Given task:
List all lines in the material below that contain "bodies".

(Entries taken from a collection)
====
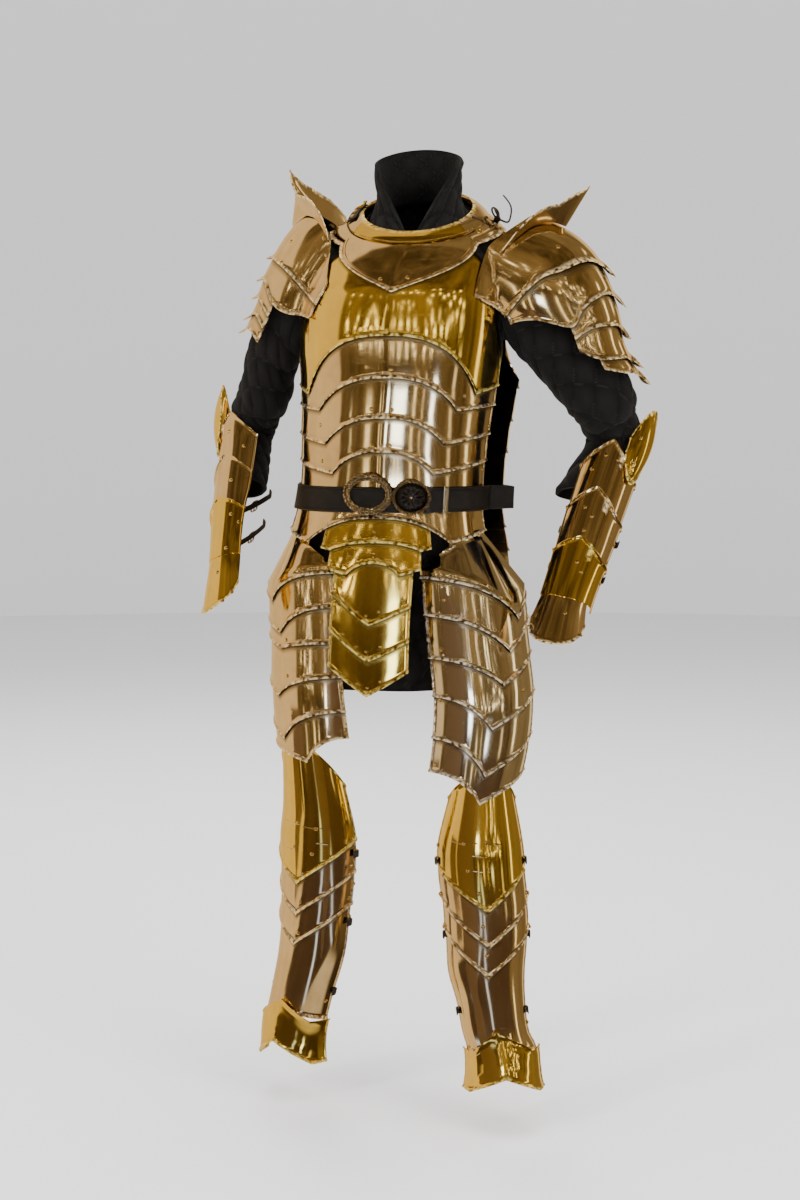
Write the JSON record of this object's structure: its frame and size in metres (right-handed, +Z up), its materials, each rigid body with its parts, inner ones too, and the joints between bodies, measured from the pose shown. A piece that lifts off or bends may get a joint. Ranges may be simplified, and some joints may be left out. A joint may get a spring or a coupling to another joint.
{
  "type": "costume plate armour with quilted coat",
  "caption": "Hollow costume armour: riveted lames over chest, shoulders, thighs, forearms and shins, on a black quilted coat with a leather belt, held in its worn pose.",
  "frame": {"origin": "base of the neck, on the body's middle axis, where the gorget rests on the wearer's shoulders", "axes": "+Z up along the body, -Y the way the wearer faces, +X the wearer's left"},
  "size_m": [0.772, 0.3036, 1.5791],
  "materials": {
    "bronzed_steel": "polished, warm bronze tone, smoked towards the edges",
    "gilded_brass": "polished gold tone",
    "black_cloth": "matt black cotton, diamond quilted",
    "black_leather": "smooth black, slight sheen",
    "dark_pewter": "cast, darkened in its grooves"
  },
  "bodies": {
    "root": {"ankle_plate_left": "gilded_brass", "ankle_plate_right": "gilded_brass", "back_lames": "bronzed_steel", "back_plate": "bronzed_steel", "belly_lame_1": "bronzed_steel", "belly_lame_2": "bronzed_steel", "belly_lame_3": "bronzed_steel", "belt_boss": "dark_pewter", "belt_buckle": "dark_pewter", "belt_strap": "black_leather", "breastplate": "gilded_brass", "centre_tasset_1": "gilded_brass", "centre_tasset_2": "gilded_brass", "centre_tasset_3": "gilded_brass", "culet": "bronzed_steel", "elbow_wing_left": "gilded_brass", "elbow_wing_right": "gilded_brass", "fauld_lame_1": "bronzed_steel", "fauld_lame_2": "gilded_brass", "fauld_lame_3": "gilded_brass", "gambeson_body": "black_cloth", "gambeson_collar": "black_cloth", "gorget_collar": "gilded_brass", "gorget_yoke_back": "bronzed_steel", "gorget_yoke_front": "bronzed_steel", "hand_plate_left": "bronzed_steel", "hand_plate_right": "bronzed_steel", "knee_plate_left": "gilded_brass", "knee_plate_right": "gilded_brass", "pauldron_left_lame_2": "bronzed_steel", "pauldron_left_lame_3": "bronzed_steel", "pauldron_left_lame_4": "bronzed_steel", "pauldron_left_lame_5": "bronzed_steel", "pauldron_left_top": "bronzed_steel", "pauldron_left_wing": "bronzed_steel", "pauldron_right_lame_2": "bronzed_steel", "pauldron_right_lame_3": "bronzed_steel", "pauldron_right_lame_4": "bronzed_steel", "pauldron_right_lame_5": "bronzed_steel", "pauldron_right_top": "bronzed_steel", "pauldron_right_wing": "bronzed_steel", "shin_lames_left": "bronzed_steel", "shin_lames_right": "bronzed_steel", "sleeve_left": "black_cloth", "sleeve_right": "black_cloth", "tasset_left_1": "bronzed_steel", "tasset_left_2": "bronzed_steel", "tasset_left_3": "bronzed_steel", "tasset_left_4": "bronzed_steel", "tasset_left_5": "bronzed_steel", "tasset_left_6": "bronzed_steel", "tasset_right_1": "bronzed_steel", "tasset_right_2": "bronzed_steel", "tasset_right_3": "bronzed_steel", "tasset_right_4": "bronzed_steel", "tasset_right_5": "bronzed_steel", "tasset_right_6": "bronzed_steel", "vambrace_left": "bronzed_steel", "vambrace_right": "bronzed_steel", "waist_plate_front": "bronzed_steel"}
  },
  "joints": []
}
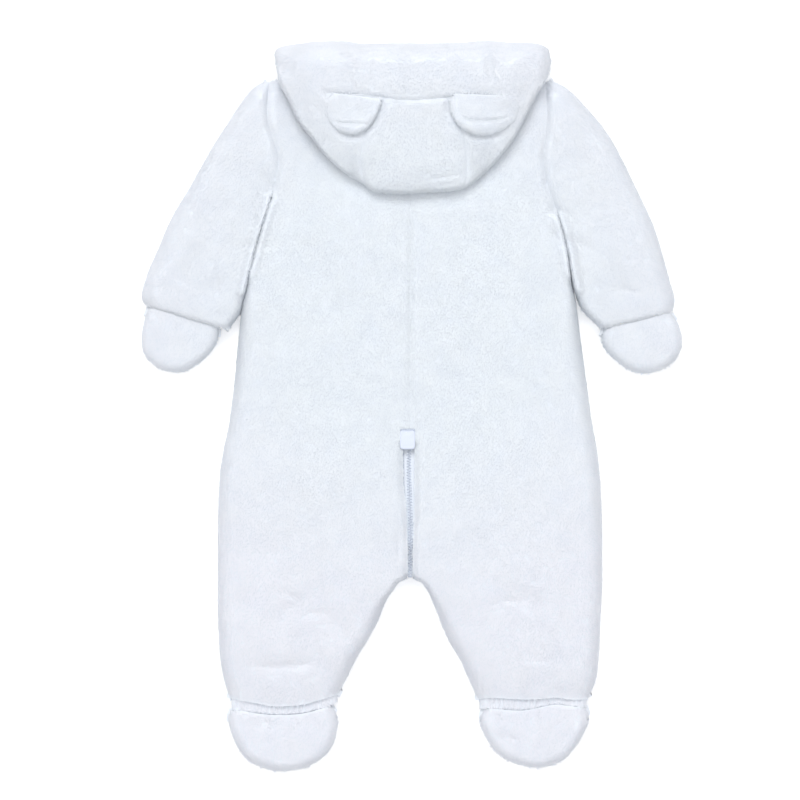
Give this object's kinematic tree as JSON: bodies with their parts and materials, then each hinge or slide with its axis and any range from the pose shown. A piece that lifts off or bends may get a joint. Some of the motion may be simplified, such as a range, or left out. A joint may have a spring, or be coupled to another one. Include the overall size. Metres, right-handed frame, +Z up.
{
  "type": "faux fur pramsuit",
  "caption": "Footed and mittened baby suit in pale faux fur with an eared hood and a zip round the crotch, laid flat with its back up.",
  "frame": {"origin": "on the surface it lies on, under the middle of the garment's outline", "axes": "+X to the wearer's right, +Y from the feet towards the head, +Z up from the surface through front and back"},
  "size_m": [0.4586, 0.6226, 0.0575],
  "materials": {
    "faux_fur": "short dense plush pile, very pale blue",
    "guard_cloth": "smooth plain cloth",
    "zip_tape": "woven tape with a coil chain",
    "slider_metal": "satin"
  },
  "bodies": {
    "suit": {"back_left": "faux_fur", "back_right": "faux_fur", "front_left": "faux_fur", "front_right": "faux_fur", "sleeve_left": "faux_fur", "sleeve_right": "faux_fur", "mitten_left_back": "faux_fur", "mitten_left_palm": "faux_fur", "mitten_right_back": "faux_fur", "mitten_right_palm": "faux_fur", "ankle_band_left": "faux_fur", "ankle_band_right": "faux_fur", "foot_left_sole": "faux_fur", "foot_left_upper": "faux_fur", "foot_right_sole": "faux_fur", "foot_right_upper": "faux_fur", "hood_nape": "faux_fur", "hood_centre": "faux_fur", "hood_side_left": "faux_fur", "hood_side_right": "faux_fur", "hood_band": "faux_fur", "hood_throat_left": "faux_fur", "hood_throat_right": "faux_fur", "ear_left": "faux_fur", "ear_right": "faux_fur", "zip_strip": "zip_tape", "zip_guard": "guard_cloth", "zip_slider": "slider_metal"},
    "zip_pull": {"zip_pull": "slider_metal"}
  },
  "joints": [
    {"name": "zip_pull_hinge", "type": "hinge", "parent": "suit", "child": "zip_pull", "pos_m": [-0.0015, 0.2402, 0.00265], "axis": [1, 0, 0], "range_deg": [-4, 150]}
  ]
}
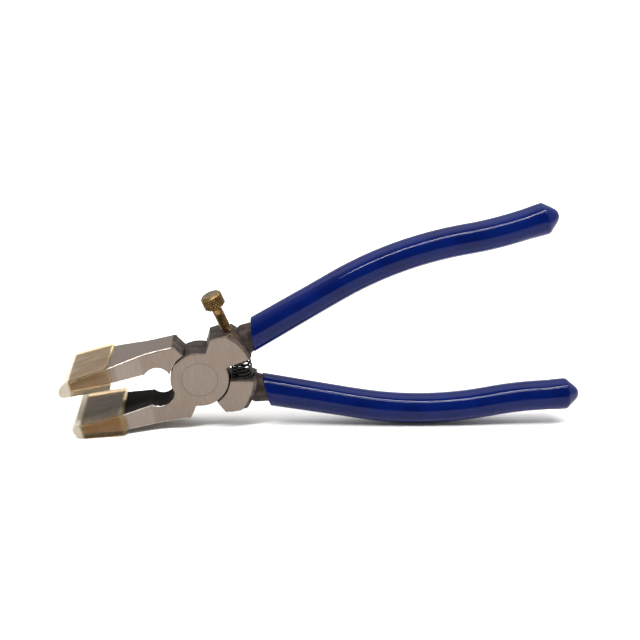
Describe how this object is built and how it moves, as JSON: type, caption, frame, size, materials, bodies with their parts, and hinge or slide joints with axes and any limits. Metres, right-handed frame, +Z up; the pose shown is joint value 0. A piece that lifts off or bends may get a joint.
====
Reply:
Write the JSON record of this object's structure: its frame and size in metres (right-handed, +Z up), its materials, each rigid body with its parts, inner ones too, and the joints between bodies, measured from the pose shown. A piece that lifts off or bends may get a joint. Ranges may be simplified, and some joints may be left out. A joint may get a spring or a coupling to another joint.
  "bodies": {
Give this object's kinematic tree as JSON: bodies with their parts and materials, then each hinge or slide with its axis and any range from the pose shown. A piece that lifts off or bends may get a joint. Some of the motion may be simplified, such as a range, or left out. A joint may have a spring, or be coupled to another one. Include the overall size. Metres, right-handed frame, +Z up.
  "bodies": {
Describe how this object is built and how it moves, as JSON: type, caption, frame, size, materials, bodies with their parts, and hinge or slide joints with axes and any limits. Metres, right-handed frame, +Z up; the pose shown is joint value 0. A piece that lifts off or bends may get a joint.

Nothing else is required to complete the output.